GIVEN INSTRUCTION >>
Beginning with the first line below, please repeat the material exactly, ending with the line that includes "from math import cos, radians, sin".

=====

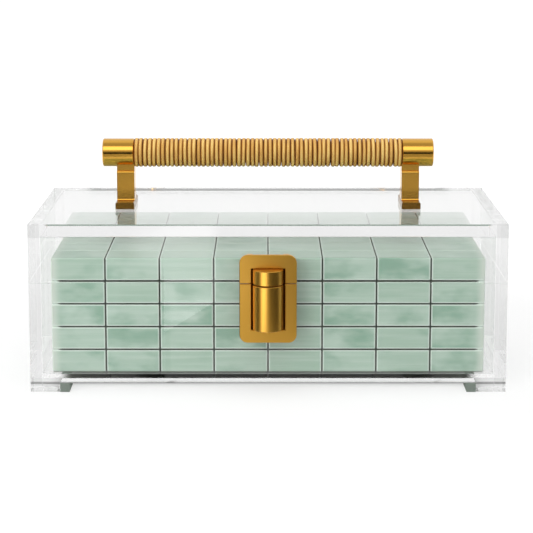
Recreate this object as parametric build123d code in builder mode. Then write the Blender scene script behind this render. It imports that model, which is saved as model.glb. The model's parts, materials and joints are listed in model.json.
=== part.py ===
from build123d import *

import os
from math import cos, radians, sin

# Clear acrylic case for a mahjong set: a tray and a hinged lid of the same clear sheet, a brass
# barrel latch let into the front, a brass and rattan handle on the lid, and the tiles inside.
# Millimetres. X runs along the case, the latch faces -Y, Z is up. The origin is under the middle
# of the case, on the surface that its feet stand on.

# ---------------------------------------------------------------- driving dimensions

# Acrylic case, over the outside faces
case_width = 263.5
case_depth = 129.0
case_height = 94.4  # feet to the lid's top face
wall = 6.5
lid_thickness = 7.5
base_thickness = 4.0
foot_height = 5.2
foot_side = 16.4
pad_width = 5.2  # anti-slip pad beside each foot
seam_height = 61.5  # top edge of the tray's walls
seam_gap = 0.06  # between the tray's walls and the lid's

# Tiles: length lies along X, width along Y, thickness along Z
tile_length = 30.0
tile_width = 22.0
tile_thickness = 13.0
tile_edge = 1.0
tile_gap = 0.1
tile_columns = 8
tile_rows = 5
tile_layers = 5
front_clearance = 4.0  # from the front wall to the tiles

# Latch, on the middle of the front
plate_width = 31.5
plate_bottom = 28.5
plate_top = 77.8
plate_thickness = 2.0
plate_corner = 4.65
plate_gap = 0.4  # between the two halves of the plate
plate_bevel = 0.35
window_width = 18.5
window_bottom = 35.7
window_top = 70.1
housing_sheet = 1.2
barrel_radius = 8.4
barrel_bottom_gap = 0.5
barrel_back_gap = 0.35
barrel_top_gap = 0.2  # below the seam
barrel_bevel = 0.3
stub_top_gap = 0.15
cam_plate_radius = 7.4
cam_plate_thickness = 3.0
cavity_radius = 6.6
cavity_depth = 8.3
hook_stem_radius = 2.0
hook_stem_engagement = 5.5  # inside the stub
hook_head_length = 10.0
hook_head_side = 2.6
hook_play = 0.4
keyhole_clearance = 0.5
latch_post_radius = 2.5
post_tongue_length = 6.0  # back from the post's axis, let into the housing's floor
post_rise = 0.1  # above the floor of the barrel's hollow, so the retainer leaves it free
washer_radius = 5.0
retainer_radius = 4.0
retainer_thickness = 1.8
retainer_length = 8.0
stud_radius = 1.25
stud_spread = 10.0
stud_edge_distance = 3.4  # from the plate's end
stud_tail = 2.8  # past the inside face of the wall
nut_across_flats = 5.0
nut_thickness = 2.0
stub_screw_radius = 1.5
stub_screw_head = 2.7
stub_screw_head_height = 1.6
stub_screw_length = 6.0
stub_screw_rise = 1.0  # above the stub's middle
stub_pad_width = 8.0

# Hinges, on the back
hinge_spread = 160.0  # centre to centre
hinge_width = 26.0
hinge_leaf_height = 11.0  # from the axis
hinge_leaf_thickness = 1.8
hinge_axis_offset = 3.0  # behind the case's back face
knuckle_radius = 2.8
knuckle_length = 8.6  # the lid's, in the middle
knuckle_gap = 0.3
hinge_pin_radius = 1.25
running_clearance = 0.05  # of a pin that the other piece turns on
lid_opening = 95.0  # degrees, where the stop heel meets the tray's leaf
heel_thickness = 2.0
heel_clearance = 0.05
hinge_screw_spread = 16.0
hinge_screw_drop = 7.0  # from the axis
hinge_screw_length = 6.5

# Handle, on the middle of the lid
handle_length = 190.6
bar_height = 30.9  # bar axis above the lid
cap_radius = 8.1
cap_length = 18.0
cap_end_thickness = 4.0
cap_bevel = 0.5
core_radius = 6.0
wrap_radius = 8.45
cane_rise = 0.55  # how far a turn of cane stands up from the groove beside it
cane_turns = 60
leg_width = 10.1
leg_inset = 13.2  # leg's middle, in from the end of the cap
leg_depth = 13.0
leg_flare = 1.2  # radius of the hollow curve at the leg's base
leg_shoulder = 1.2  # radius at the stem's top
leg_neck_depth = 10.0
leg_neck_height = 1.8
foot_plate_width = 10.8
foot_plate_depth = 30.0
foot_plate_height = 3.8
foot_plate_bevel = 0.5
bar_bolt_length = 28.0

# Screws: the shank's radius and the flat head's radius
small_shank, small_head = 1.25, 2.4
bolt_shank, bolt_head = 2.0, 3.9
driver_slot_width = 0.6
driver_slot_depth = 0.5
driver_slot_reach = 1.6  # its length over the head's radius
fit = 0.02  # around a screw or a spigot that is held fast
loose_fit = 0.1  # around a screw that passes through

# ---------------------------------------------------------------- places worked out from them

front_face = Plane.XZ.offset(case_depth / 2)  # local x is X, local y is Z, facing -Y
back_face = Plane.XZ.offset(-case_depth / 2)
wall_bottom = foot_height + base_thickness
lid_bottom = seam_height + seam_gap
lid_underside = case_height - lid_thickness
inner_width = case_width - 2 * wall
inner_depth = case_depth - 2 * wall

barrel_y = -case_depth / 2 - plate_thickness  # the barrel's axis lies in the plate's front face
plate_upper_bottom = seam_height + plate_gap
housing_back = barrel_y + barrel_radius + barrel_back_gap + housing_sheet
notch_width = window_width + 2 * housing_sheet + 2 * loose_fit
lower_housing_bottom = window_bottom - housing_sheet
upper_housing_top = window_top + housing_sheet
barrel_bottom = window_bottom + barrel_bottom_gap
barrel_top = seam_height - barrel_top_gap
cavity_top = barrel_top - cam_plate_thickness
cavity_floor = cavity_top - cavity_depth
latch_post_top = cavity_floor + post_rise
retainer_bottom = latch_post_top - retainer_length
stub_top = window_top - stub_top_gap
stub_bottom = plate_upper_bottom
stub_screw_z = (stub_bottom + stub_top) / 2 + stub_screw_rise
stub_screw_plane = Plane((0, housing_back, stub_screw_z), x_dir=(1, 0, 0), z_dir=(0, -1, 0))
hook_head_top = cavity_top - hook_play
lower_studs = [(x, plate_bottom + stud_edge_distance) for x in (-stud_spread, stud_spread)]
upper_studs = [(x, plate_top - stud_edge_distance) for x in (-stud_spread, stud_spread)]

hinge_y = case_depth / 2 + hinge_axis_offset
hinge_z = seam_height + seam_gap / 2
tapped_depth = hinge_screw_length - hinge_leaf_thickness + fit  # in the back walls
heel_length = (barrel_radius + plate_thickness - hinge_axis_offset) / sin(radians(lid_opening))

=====

COMPLETED TASK >>
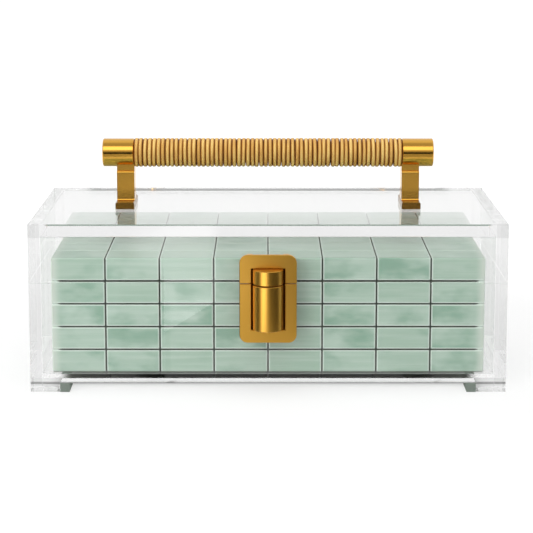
Recreate this object as parametric build123d code in builder mode. Then write the Blender scene script behind this render. It imports that model, which is saved as model.glb. The model's parts, materials and joints are listed in model.json.
=== part.py ===
from build123d import *

import os
from math import cos, radians, sin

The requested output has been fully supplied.